(What you need to do)
Copy verbatim the material from its first line to the line that holds "PROP_ANGLE = math.radians(-74.29)", including that line.

— start Collected data —

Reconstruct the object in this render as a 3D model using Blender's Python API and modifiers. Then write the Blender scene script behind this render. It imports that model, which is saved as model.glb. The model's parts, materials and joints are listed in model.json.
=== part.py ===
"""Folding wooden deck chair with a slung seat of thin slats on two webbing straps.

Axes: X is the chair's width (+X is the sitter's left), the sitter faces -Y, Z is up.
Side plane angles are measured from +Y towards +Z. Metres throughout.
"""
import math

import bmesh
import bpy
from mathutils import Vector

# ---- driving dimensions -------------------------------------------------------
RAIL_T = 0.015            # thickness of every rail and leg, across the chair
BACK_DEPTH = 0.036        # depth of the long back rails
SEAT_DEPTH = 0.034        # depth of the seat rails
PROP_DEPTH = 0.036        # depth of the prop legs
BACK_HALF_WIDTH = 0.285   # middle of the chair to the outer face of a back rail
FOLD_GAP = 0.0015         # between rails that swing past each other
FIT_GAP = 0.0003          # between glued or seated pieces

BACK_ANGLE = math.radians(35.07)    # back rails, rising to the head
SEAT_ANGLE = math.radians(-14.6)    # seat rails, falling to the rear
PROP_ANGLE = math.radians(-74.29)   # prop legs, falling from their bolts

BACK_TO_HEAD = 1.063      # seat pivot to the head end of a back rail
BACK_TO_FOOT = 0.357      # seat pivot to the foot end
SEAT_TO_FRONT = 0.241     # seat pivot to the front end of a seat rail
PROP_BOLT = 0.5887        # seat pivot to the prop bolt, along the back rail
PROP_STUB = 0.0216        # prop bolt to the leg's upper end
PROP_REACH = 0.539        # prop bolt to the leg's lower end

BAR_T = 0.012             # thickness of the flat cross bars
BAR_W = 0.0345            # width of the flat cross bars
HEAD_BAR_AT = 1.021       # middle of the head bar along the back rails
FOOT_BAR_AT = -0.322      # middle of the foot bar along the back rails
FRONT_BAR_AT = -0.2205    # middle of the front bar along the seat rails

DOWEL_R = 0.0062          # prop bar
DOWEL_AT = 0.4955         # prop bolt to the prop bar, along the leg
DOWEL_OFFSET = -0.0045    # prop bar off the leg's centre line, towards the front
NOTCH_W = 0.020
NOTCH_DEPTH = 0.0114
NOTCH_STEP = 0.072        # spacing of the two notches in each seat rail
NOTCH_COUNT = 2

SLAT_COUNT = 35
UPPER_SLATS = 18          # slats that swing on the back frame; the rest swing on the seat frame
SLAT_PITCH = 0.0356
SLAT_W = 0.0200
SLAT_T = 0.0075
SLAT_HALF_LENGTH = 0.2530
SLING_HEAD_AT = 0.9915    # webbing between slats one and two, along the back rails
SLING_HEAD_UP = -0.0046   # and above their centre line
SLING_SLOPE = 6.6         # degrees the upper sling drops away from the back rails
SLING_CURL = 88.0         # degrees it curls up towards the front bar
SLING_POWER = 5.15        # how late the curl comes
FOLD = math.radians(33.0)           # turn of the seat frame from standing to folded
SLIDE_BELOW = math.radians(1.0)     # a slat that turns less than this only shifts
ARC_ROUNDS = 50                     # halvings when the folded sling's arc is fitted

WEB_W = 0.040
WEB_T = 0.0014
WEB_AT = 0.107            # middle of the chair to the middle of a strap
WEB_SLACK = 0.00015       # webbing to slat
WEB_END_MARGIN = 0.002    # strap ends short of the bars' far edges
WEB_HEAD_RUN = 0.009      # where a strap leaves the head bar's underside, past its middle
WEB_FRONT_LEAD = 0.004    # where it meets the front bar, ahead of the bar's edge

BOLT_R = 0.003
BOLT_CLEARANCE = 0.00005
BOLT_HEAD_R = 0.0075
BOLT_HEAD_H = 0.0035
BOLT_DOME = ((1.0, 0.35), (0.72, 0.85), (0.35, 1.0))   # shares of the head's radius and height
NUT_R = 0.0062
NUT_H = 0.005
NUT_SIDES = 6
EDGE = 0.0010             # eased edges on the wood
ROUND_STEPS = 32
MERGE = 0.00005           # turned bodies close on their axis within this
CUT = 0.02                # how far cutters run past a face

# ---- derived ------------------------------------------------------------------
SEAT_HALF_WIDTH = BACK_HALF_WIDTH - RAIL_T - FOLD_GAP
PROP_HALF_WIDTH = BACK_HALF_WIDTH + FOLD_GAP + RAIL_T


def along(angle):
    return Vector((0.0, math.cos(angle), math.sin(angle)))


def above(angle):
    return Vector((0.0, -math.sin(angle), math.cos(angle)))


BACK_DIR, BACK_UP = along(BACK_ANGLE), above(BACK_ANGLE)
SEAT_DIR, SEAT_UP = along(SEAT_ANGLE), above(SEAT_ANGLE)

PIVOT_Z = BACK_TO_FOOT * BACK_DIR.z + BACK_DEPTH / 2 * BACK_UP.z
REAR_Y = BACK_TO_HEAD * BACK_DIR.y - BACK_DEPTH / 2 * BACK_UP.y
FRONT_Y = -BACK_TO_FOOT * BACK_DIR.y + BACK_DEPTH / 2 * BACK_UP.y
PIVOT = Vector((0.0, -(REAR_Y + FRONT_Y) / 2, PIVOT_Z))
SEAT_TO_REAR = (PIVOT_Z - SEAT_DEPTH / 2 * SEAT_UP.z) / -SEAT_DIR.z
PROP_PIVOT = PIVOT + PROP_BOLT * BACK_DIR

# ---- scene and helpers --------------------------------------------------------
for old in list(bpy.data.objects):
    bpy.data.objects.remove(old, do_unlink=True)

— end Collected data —

(Response)
Reconstruct the object in this render as a 3D model using Blender's Python API and modifiers. Then write the Blender scene script behind this render. It imports that model, which is saved as model.glb. The model's parts, materials and joints are listed in model.json.
=== part.py ===
"""Folding wooden deck chair with a slung seat of thin slats on two webbing straps.

Axes: X is the chair's width (+X is the sitter's left), the sitter faces -Y, Z is up.
Side plane angles are measured from +Y towards +Z. Metres throughout.
"""
import math

import bmesh
import bpy
from mathutils import Vector

# ---- driving dimensions -------------------------------------------------------
RAIL_T = 0.015            # thickness of every rail and leg, across the chair
BACK_DEPTH = 0.036        # depth of the long back rails
SEAT_DEPTH = 0.034        # depth of the seat rails
PROP_DEPTH = 0.036        # depth of the prop legs
BACK_HALF_WIDTH = 0.285   # middle of the chair to the outer face of a back rail
FOLD_GAP = 0.0015         # between rails that swing past each other
FIT_GAP = 0.0003          # between glued or seated pieces

BACK_ANGLE = math.radians(35.07)    # back rails, rising to the head
SEAT_ANGLE = math.radians(-14.6)    # seat rails, falling to the rear
PROP_ANGLE = math.radians(-74.29)   # prop legs, falling from their bolts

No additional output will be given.